For the first time the National Adaptation Forum is coming to Minnesota. It will be held over May 9-11 at the St Paul River Center. There will be 80 symposia and 30 working group/training sessions focusing on the practice of climate adaptation. Mayor Chris Coleman of St Paul will be a featured speaker on the first day, and a number of Minnesota scientists and citizens, along with state and local units of government will be featured. Might be worth a look for those interested in the practice of climate adaptation.

NOAA scientist recently offered a map viewer to examine the extent of sea level rise and its effect on coastal communities. It provides a tool for examining the impact in the most vulnerable areas. More information can be found at the NOAA Digital Coast web site.

Tropical Cyclone Ernie was churning off the northwest coast of Australia this week, packing wind gusts over 120 mph and producing sea waves of 30 to 35 feet. It was expected to grow stronger over the weekend but remain out to sea.

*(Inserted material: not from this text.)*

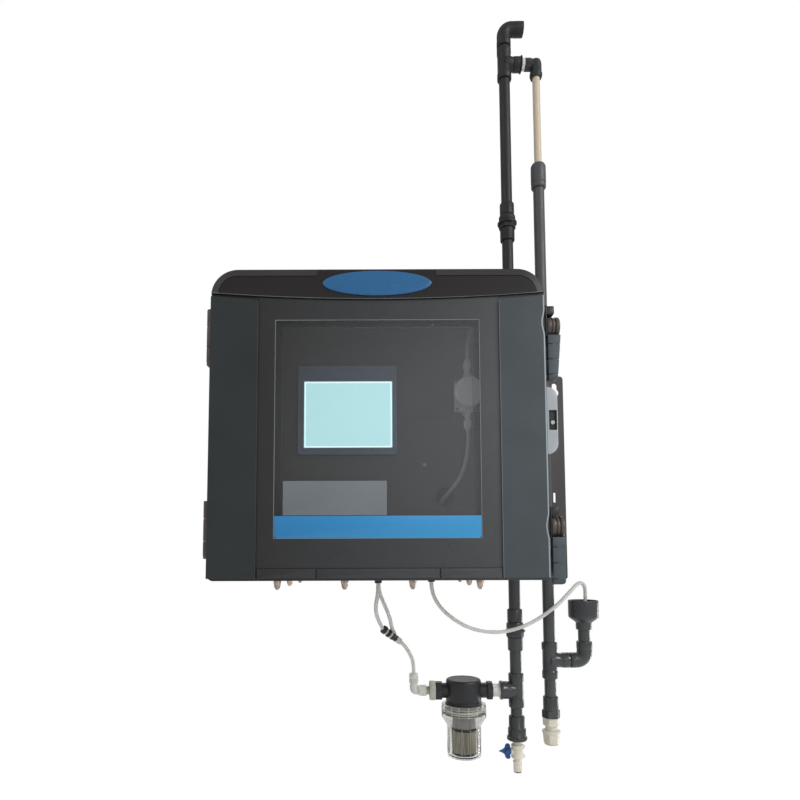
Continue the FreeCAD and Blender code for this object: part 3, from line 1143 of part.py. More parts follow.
def elbow_fitting():
    """White tube elbow on the strainer's left side, with a collet on top."""
    corner = V(ELBOW_X, PIPE_Y, SAMPLE_Z)
    nut = hex_bar(ELBOW_NUT_R, corner + RIGHT * ELBOW_NUT_START, elbow_nut_face())
    leg = rod(ELBOW_LEG_R - 0.5, corner, corner + RIGHT * (ELBOW_NUT_START + 1))
    top = V(ELBOW_X, PIPE_Y, ELBOW_TOP)
    collet = rod(ELBOW_R, top, top + DOWN * 10)
    knuckle = Part.makeSphere(ELBOW_LEG_R + 0.6, corner)
    body = join(nut, leg, rod(ELBOW_LEG_R, corner, top + DOWN * 10), collet, knuckle)
    turn = TUBE_BORE_R * 0.8
    return body.cut([rod(turn, corner, elbow_nut_face() + RIGHT), rod(TUBE_BORE_R, corner + DOWN, top + UP)])


def pipe_clamps():
    """Blocks on the wall plate that the two pipes run through."""
    front = PIPE_Y - PIPE_R - CLAMP_OVER
    clamps = []
    for level, z in enumerate(CLAMP_Z):
        high = DRAIN_CLAMP_HALF_H if level == 0 else LOW_CLAMP_HALF_H
        for x, half_w, half_h in ((RISER_X, RISER_CLAMP_HALF_W, RISER_CLAMP_HALF_H),
                                  (DRAIN_X, DRAIN_CLAMP_HALF_W, high)):
            corner = min(half_w, half_h) * 0.9
            block = slab(x - half_w, x + half_w, z - half_h, z + half_h, corner, corner, front, -PLATE_THICK)
            cuts = [rod(PIPE_R + GLUED, V(x, PIPE_Y, z - half_h - 1), V(x, PIPE_Y, z + half_h + 1))]
            if half_h > CLAMP_POCKET_HIGH:
                screw_x = x + half_w - CLAMP_POCKET_WIDE
                cuts.append(box(screw_x - 2, x + half_w - 2, front - 1, front + CLAMP_POCKET_DEEP,
                                z - CLAMP_POCKET_HIGH / 2, z + CLAMP_POCKET_HIGH / 2))
                screw = V(screw_x + 5, front + CLAMP_POCKET_DEEP, z - 4)
                clamps.append(rod(3.5, screw, screw + FRONT * 3))
            clamps.append(block.cut(cuts))
    return group(clamps)


def y_connector():
    """Barrel with a nut at each end, and a side branch near its lower end."""
    middle = Y_START + (Y_END - Y_START) * 0.7
    way = (Y_END - Y_START).normalize()
    body = join(rod(Y_BODY_R, Y_START, Y_END), rod(Y_NUT_R, Y_START, Y_START + way * Y_NUT),
                rod(Y_NUT_R, Y_START + way * Y_NUT * 2, Y_START + way * Y_NUT * 3),
                rod(Y_BRANCH_R, Y_BRANCH_FROM, middle))
    return body.cut([rod(TUBE_BORE_R, Y_START - way, Y_END + way), rod(TUBE_BORE_R, Y_BRANCH_FROM, middle)])


# Routes of the free tubes, chosen along the ones that the object has
BULKHEAD_END = -BODY_HALF_H - GLAND_THICK - BULKHEAD_DOWN
LEFT_PORT = V(SAMPLE_PORT_X, SAMPLE_PORT_Y[0], BULKHEAD_END)
RIGHT_PORT = V(SAMPLE_PORT_X, SAMPLE_PORT_Y[1], BULKHEAD_END)
DRAIN_PORT = V(DRAIN_PORT_X, DRAIN_PORT_Y, BULKHEAD_END)
ELBOW_MOUTH = V(ELBOW_X, PIPE_Y, ELBOW_TOP)
FUNNEL_MOUTH = V(FUNNEL_X, PIPE_Y, FUNNEL_TOP)
LEFT_TUBE_ROUTE = [
    LEFT_PORT, LEFT_PORT + V(0, 0, -16), LEFT_PORT + V(-5, 21, -39), Y_START + V(-9, -28, 20), Y_START]
RIGHT_TUBE_ROUTE = [
    RIGHT_PORT, RIGHT_PORT + V(0, 0, -12), RIGHT_PORT + V(6, 9, -30),
    Y_BRANCH_FROM + V(-7, -24, 31.5), Y_BRANCH_FROM + V(-2.5, -11, 14.5), Y_BRANCH_FROM]
LOWER_TUBE_ROUTE = [
    Y_END, Y_END + V(7.5, 4, -7), Y_END + V(15.5, 10, -20),
    ELBOW_MOUTH + V(-2, -7, 24), ELBOW_MOUTH + V(0, 0, 9.5), ELBOW_MOUTH]
DRAIN_HOSE_ROUTE = [
    DRAIN_PORT, DRAIN_PORT + V(0, 0, -17), DRAIN_PORT + V(15, 16, -43), DRAIN_PORT + V(37, 26, -62.5),
    DRAIN_PORT + V(63, 34, -78), DRAIN_PORT + V(93, 42, -86.5),
    FUNNEL_MOUTH + V(-145.5, -32, -51), FUNNEL_MOUTH + V(-111.5, -30, -42), FUNNEL_MOUTH + V(-80.5, -27, -26.5),
    FUNNEL_MOUTH + V(-50.5, -23, -5.5), FUNNEL_MOUTH + V(-26.5, -15, 16.5), FUNNEL_MOUTH + V(-14.5, -9, 27.5),
    FUNNEL_MOUTH + V(-4.5, -4, 31.5), FUNNEL_MOUTH + V(3, -1, 26), FUNNEL_MOUTH + V(4.5, 0, 13.5),
    FUNNEL_MOUTH + V(4, 0, 0.5), FUNNEL_MOUTH + V(3.5, 0, -11.5)]


def small_tube(points, label):
    return tube_path(points, TUBE_R, TUBE_BORE_R, label)


def build():
    hinge_body_leaves, hinge_door_leaves, hinge_pins = hinge_pieces()
    display_module, display_screen = display()
    sensor_body, sensor_cap = sensor()
    sample_tee_middle = at_riser(SAMPLE_Z)
    corner, side_long = branch_elbow_place()
    upper, lower = UNION_Z
    return {
        "wall_plate": wall_plate(),
        "cabinet_body": cabinet_body(),
        "gland_plate": gland_plate(),
        "gland_nuts": gland_nuts(),
        "wall_spacers": wall_spacers(),
        "door_seal": door_seal(),
        "door_frame": door_frame(),
        "door_hood": door_hood(),
        "door_trim": door_trim(),
        "window_pane": window_pane(),
        "badge": badge(),
        "hinge_body_leaves": hinge_body_leaves,
        "hinge_door_leaves": hinge_door_leaves,
        "hinge_pins": hinge_pins,
        "latch_bases": group([latch_base(z) for z in LATCH_Z]),
        "latch_lever_upper": latch_lever(LATCH_Z[0]),
        "latch_lever_lower": latch_lever(LATCH_Z[1]),
        "inner_panel": inner_panel(),
        "panel_posts": panel_posts(),
        "display_module": display_module,
        "display_screen": display_screen,
        "control_board": control_board(),
        "power_supply": power_supply(),
        "sensor_body": sensor_body,
        "sensor_cap": sensor_cap,
        "sensor_fittings": sensor_fittings(),
        "sensor_tubes": group([small_tube(sensor_upper_route(), "sensor tube, upper"),
                               small_tube(sensor_lower_route(), "sensor tube, lower")]),
        "bulkheads": bulkheads(),
        "pipe_clamps": pipe_clamps(),
        "vent_elbow": elbow(at_riser(VENT_Z), RIGHT, VENT_LEG, DOWN, VENT_LEG),
        "overflow_tee": tee(at_riser(TOP_BRANCH_Z), TOP_TEE_HALF, RIGHT,
                            TOP_BRANCH_LONG, SOCKET_R, WEIR_THREAD_R + GLUED),
        "weir_fitting": weir_fitting(),
        "overflow_tube": overflow_tube(),
        "drain_reducer": drain_reducer(),
        "riser_pipes": riser_pipes(),
        "union_ends": group(union_ends(upper) + union_ends(lower)),
        "union_nut_upper": union_nut(upper),
        "union_nut_lower": union_nut(lower),
        "sample_tee": tee(sample_tee_middle, SAMPLE_TEE_HALF, LEFT, SAMPLE_BRANCH_LONG,
                          SAMPLE_BRANCH_R, NIPPLE_R + GLUED),
        "inlet_adapter": inlet_adapter(),
        "valve_body": valve_body(),
        "valve_lever": valve_lever(),
        "drain_pipes": drain_pipes(),
        "drain_tee": tee(at_drain(DRAIN_TEE_Z), DRAIN_TEE_HALF, RIGHT, DRAIN_BRANCH_LONG,
                         SOCKET_R, PIPE_R + GLUED),
        "branch_elbow": elbow(corner, LEFT, side_long, UP, FUNNEL_ELBOW_TOP - DRAIN_TEE_Z),
        "funnel": funnel(),
        "drain_adapter": drain_adapter(),
        "drain_tail": drain_tail(),
        "drain_nut": drain_nut(),
        "filter_head": filter_head(),
        "filter_bowl": filter_bowl(),
        "filter_mesh": filter_mesh(),
        "filter_nipple": filter_nipple(),
        "filter_adapter": filter_adapter(),
        "elbow_fitting": elbow_fitting(),
        "y_connector": y_connector(),
        "sample_tube_left": small_tube(LEFT_TUBE_ROUTE, "sample_tube_left"),
        "sample_tube_right": small_tube(RIGHT_TUBE_ROUTE, "sample_tube_right"),
        "sample_tube_lower": small_tube(LOWER_TUBE_ROUTE, "sample_tube_lower"),
        "drain_hose": small_tube(DRAIN_HOSE_ROUTE, "drain_hose"),
    }


os.makedirs("parts", exist_ok=True)
for name, shape in build().items():
    shape.exportStep("parts/" + name + ".step")
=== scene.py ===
import math

import bmesh
import bpy
from mathutils import Matrix, Vector


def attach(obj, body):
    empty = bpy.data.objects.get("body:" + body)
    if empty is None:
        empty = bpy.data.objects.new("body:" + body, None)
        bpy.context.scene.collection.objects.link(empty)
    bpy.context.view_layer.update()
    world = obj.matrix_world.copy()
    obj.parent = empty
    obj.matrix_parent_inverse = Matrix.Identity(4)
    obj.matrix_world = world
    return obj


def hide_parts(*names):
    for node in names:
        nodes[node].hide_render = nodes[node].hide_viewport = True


# Looks of the wall-mounted particle counter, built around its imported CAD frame.
# Metres, with X to the right, Y into the wall and Z up. The door faces -Y.

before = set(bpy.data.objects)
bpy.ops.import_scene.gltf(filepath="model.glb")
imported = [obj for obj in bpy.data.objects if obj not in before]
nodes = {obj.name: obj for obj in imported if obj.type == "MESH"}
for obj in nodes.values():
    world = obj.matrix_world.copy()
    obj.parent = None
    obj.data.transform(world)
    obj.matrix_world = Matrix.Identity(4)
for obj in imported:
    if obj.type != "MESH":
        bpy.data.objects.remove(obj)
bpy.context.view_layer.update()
for plain in list(bpy.data.materials):  # the CAD's own, so that these names are free
    bpy.data.materials.remove(plain)


# Colours, from 0 to 255 as a picture shows them, and the stretches over which colours turn as painted light
# and shade

PIPE_GREY = (64, 66, 67)
BLACK = (28, 29, 32)
# Across the door, colours turn lighter towards the right: painted light from the lamps on the right
PAINTED_LIGHT_ACROSS_DOOR = ("X", -0.15, 0.16)
# Up the pipes, colours turn towards another tone at the top: painted light and shade
PAINTED_LIGHT_UP_PIPES = ("Z", -0.35, 0.35)
BUMP_DEPTH = 0.0004


def srgb(colour):
    """The linear colour, with alpha, of one written from 0 to 255."""
    parts = [part / 255 for part in colour]
    return tuple(part / 12.92 if part < 0.04 else ((part + 0.055) / 1.055) ** 2.4 for part in parts) + (1,)


def shade(colour, factor):
    """A colour made darker or lighter."""
    return tuple(min(255, part * factor) for part in colour)


class Graph:
    """A material's node tree, with short ways to add to it."""

    def __init__(self, name):
        self.material = bpy.data.materials.new(name)
        self.material.use_nodes = True
        self.tree = self.material.node_tree
        self.shader = self.tree.nodes["Principled BSDF"]
        self.place = self.add("ShaderNodeTexCoord").outputs["Object"]

    def add(self, kind, **settings):
        node = self.tree.nodes.new(kind)
        for key, value in settings.items():
            setattr(node, key, value)
        return node

    def link(self, source, target):
        self.tree.links.new(source, target)

    def noise(self, scale, detail, stretch):
        mapping = self.add("ShaderNodeMapping")
        mapping.inputs["Scale"].default_value = stretch
        node = self.add("ShaderNodeTexNoise")
        node.inputs["Scale"].default_value = scale
        node.inputs["Detail"].default_value = detail
        self.link(self.place, mapping.inputs["Vector"])
        self.link(mapping.outputs["Vector"], node.inputs["Vector"])
        return node.outputs["Fac"]

    def ranged(self, source, low, high, start=0.3, end=0.7):
        """The source's values from start to end, spread from low to high."""
        node = self.add("ShaderNodeMapRange")
        for key, value in (("From Min", start), ("From Max", end), ("To Min", low), ("To Max", high)):
            node.inputs[key].default_value = value
        self.link(source, node.inputs["Value"])
        return node.outputs["Result"]

    def mixed(self, factor, first, second):
        """A colour between two, each a colour or a socket."""
        node = self.add("ShaderNodeMix", data_type="RGBA")
        self.link(factor, node.inputs["Factor"])
        for key, value in (("A", first), ("B", second)):
            socket = [s for s in node.inputs if s.name == key and s.type == "RGBA"][0]
            if isinstance(value, tuple):
                socket.default_value = value
            else:
                self.link(value, socket)
        return [s for s in node.outputs if s.type == "RGBA"][0]

    def bump(self, height, strength):
        node = self.add("ShaderNodeBump")
        node.inputs["Strength"].default_value = strength
        node.inputs["Distance"].default_value = BUMP_DEPTH
        self.link(height, node.inputs["Height"])
        self.link(node.outputs["Normal"], self.shader.inputs["Normal"])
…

There is an interesting article in the current AGU EOS issue about the role of nitrous oxide in the atmosphere, especially in high latitudes. More study is needed to determine its potential role in future climate change.

MPR listener question:

This time of year you and your colleagues in the National Weather Service always remind us about severe weather season. When is Severe Weather Awareness Week this year?

Answer:

Severe Weather Awareness Week in Minnesota will be from April 17 to April 21. There will be daily announcements that week about types of severe weather, communications protocols, and recommendations to protect yourself and your family. In addition there will be "tornado drills" on April 20th at 1:45 pm and 6:45 PM.

Twin Cities Almanac for April 7th:

The average MSP high temperature for this date is 53 degrees F (plus or minus 12 degrees F standard deviation), while the average low is 33 degrees F (plus or minus 8 degrees F standard deviation).

MSP Local Records for April 7th:

MSP weather records for this date include: highest daily maximum temperature of 83 degrees F in 1991; lowest daily maximum temperature of 25 degrees F in 1923 and 1936; lowest daily minimum temperature is 6 degrees F in 1936; highest daily minimum temperature of 54 degrees F in 1991; record precipitation of 1.72 inches in 1919; and a record snowfall of 8.3 inches also in 1923.

Average dew point for April 7th is 27°F; the maximum dew point on this date is 54°F in 2001; and the minimum dew point on this date is 0°F in 1936.

All-time state records for April 7th:

The state record high temperature for this date is 91 degrees F at Canby (Yellow Medicine County) in 1991. The state record low temperature for this date is -16 degrees F at Tower (St Louis County) in 1982. State record precipitation for this date is 3.52 inches at Blue Earth (Faribault County) in 2006; and record snowfall is 24.0 inches at Tower (St Louis County) in 2008.

Past Weather Features:


A rare late winter storm brought heavy snow to parts of Minnesota over April 6-8, 1923. Many central Minnesota communities reported 5 to 12 inches of snow. Though plagued by much colder temperatures, northern residents reported only traces of snow from this storm.

Following a snow storm on April 6, 1936, a polar air mass brought the coldest April 7th in state history. Over 30 Minnesota communities reported subzero morning temperatures and daytime highs barely climbed into the 20s and 30s F. It was short-live as temperatures returned to normal two days later.

April 7, 1991 was the warmest in state history, as over 60 communities reported daytime highs of 80°F or greater. Many climate stations never fell below 60 degrees F even at night, and Winona reported a balmy low temperature of 70 degrees F.

Outlook:

Much warmer on Saturday under mostly sunny skies. Temperatures will reach the 60s in the north, and the 70s F and 80s F in the south. More clouds on Sunday and a chance for rain and even thunderstorms by later in the day. Continued chance for rain, and even some snow in the north on Monday. Near normal temperatures again by Tuesday, then another warming trend with a chance for showers next Thursday.